Can this same technique be used on the fronts as well? Going to be doing fronts on my wife's 17 explorer very soon. If the same I will purchase the bolts and copy what you have done here. Have a noise that I believe coming from front bearings. Can really hear the hum noise come in around 40mph. Thank you! Love the videos.
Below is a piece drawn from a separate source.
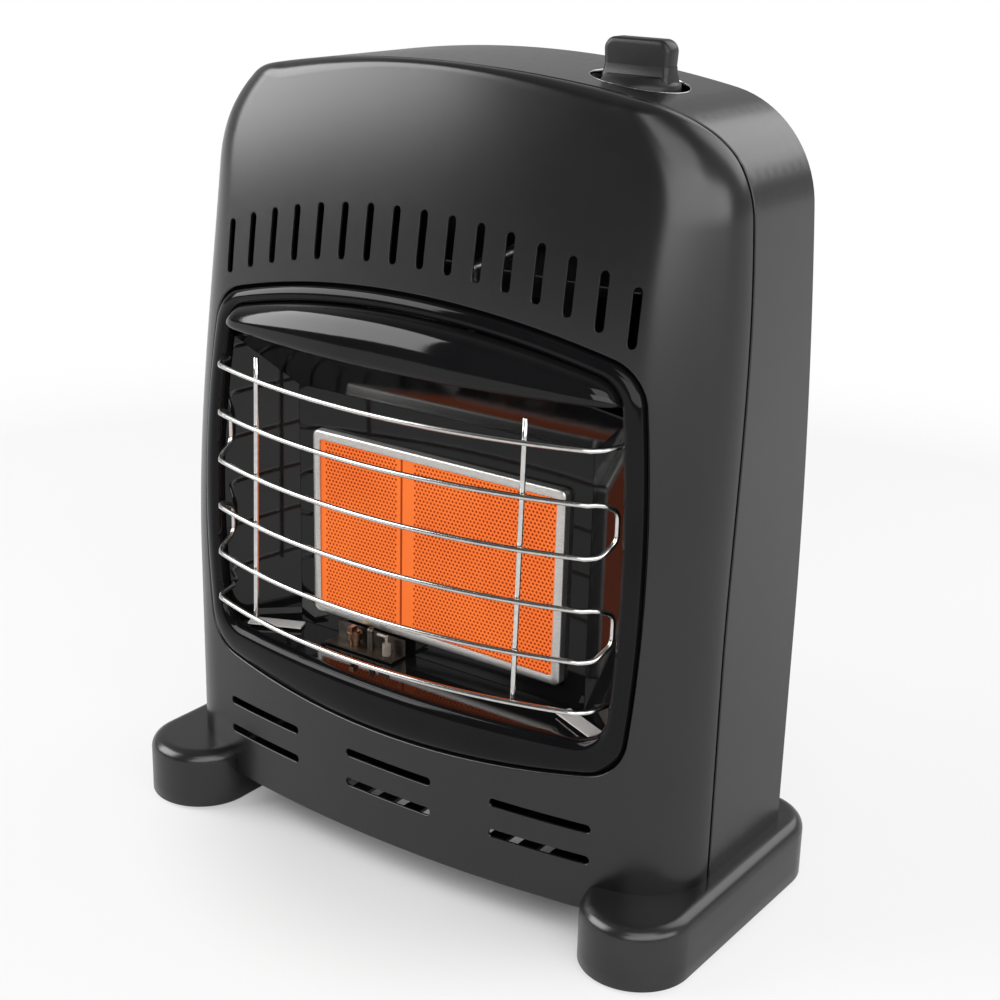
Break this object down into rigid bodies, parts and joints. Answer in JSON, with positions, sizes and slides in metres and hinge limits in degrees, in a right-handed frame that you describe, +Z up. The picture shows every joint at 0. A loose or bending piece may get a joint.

Are the nuts the same ones that go to the toe links ? @ 3:43 in video cause I have yet to find any nuts like that,to get them to go past the head of bolt and have the flange on outside not being a locking nut. Thanks a Million
For rear bearing / hub assembly removal: There's no need to remove the backing plate. There's a slight clearance area in the backing plate that will allow a coarse thread 3/8" grade 8 bolt to press against the knuckle with nothing in the way. On the passenger side this will be at 9:00 o'clock and on the driver's side this will be at 3:00 o'clock. Using this 3/8" bolt and nut as a press, as shown in the video, you will be able to press the bearing / hub assembly from the knuckle. It will press it out at an angle, but if you retract your 3/8" bolt, you can move it almost 180 degrees across and press through another lug stud hole. Stick a few washers in between the bearing flange and the knuckle where you just pressed so that the bearing doesn't go back in when you start pressing on the opposite side. This time you will press partially on the backing plate, but the aluminum knuckle is behind it so it only smears the tin plate a bit. It won't cause any damage that needs to be repaired in regard to the backing plate. Once the bearing / hub assembly is removed, use a rat tail file, or carefully a die grinder, to remove the heavy white cake / crust from inside the bearing / hub assembly hole before you install the new one. The rustiest one you'll ever see can be changed in 35 minutes. That's from removing the wheel to re-installing the wheel and torqueing the lug nuts. If it takes an hour, so what. You're doing it.
Your a genius. Had the same problem. Used M12 bolts in that I was too lazy to drill out the hub. Worked absolutely great. Thanks so much for sharing this
☆ IT WORKS☆ Watching this video save my butt. Worked on it for 3 days with hammers and slide hammer with penetrating oil. Also tried heating the bearing some too. Did both rear wheel bearings with technic. Thank you so much.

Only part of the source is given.